- **AVAILABLE DATA**:

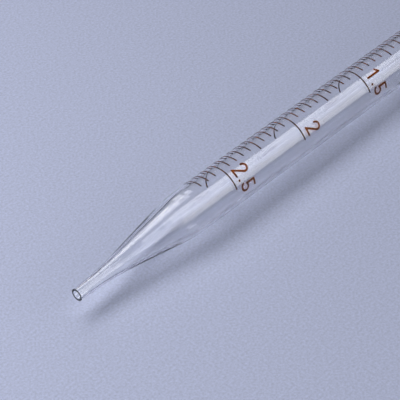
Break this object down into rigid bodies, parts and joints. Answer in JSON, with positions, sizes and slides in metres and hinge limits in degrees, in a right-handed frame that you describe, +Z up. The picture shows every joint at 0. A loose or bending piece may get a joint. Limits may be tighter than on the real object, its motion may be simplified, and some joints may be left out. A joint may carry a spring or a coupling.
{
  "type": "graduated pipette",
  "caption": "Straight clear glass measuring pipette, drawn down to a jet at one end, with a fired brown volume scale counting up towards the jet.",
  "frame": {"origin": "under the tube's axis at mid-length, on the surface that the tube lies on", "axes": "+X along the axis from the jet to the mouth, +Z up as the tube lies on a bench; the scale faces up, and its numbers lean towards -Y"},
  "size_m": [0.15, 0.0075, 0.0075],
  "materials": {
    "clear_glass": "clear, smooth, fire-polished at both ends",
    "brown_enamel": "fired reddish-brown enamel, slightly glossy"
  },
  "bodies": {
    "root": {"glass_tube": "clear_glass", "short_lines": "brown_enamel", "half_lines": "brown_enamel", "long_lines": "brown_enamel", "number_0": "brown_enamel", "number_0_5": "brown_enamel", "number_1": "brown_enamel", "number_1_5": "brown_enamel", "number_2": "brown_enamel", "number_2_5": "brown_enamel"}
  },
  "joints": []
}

- **DIRECTIONS**:
Your task is to quote the listing above word for word.

- **TASK RESPONSE**:
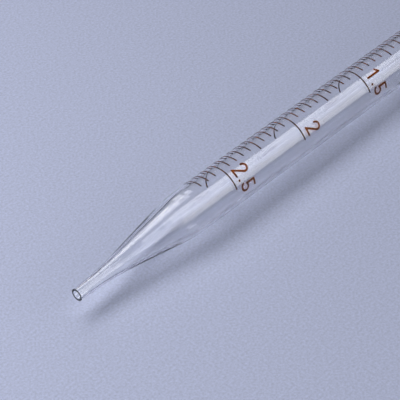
Break this object down into rigid bodies, parts and joints. Answer in JSON, with positions, sizes and slides in metres and hinge limits in degrees, in a right-handed frame that you describe, +Z up. The picture shows every joint at 0. A loose or bending piece may get a joint. Limits may be tighter than on the real object, its motion may be simplified, and some joints may be left out. A joint may carry a spring or a coupling.
{
  "type": "graduated pipette",
  "caption": "Straight clear glass measuring pipette, drawn down to a jet at one end, with a fired brown volume scale counting up towards the jet.",
  "frame": {"origin": "under the tube's axis at mid-length, on the surface that the tube lies on", "axes": "+X along the axis from the jet to the mouth, +Z up as the tube lies on a bench; the scale faces up, and its numbers lean towards -Y"},
  "size_m": [0.15, 0.0075, 0.0075],
  "materials": {
    "clear_glass": "clear, smooth, fire-polished at both ends",
    "brown_enamel": "fired reddish-brown enamel, slightly glossy"
  },
  "bodies": {
    "root": {"glass_tube": "clear_glass", "short_lines": "brown_enamel", "half_lines": "brown_enamel", "long_lines": "brown_enamel", "number_0": "brown_enamel", "number_0_5": "brown_enamel", "number_1": "brown_enamel", "number_1_5": "brown_enamel", "number_2": "brown_enamel", "number_2_5": "brown_enamel"}
  },
  "joints": []
}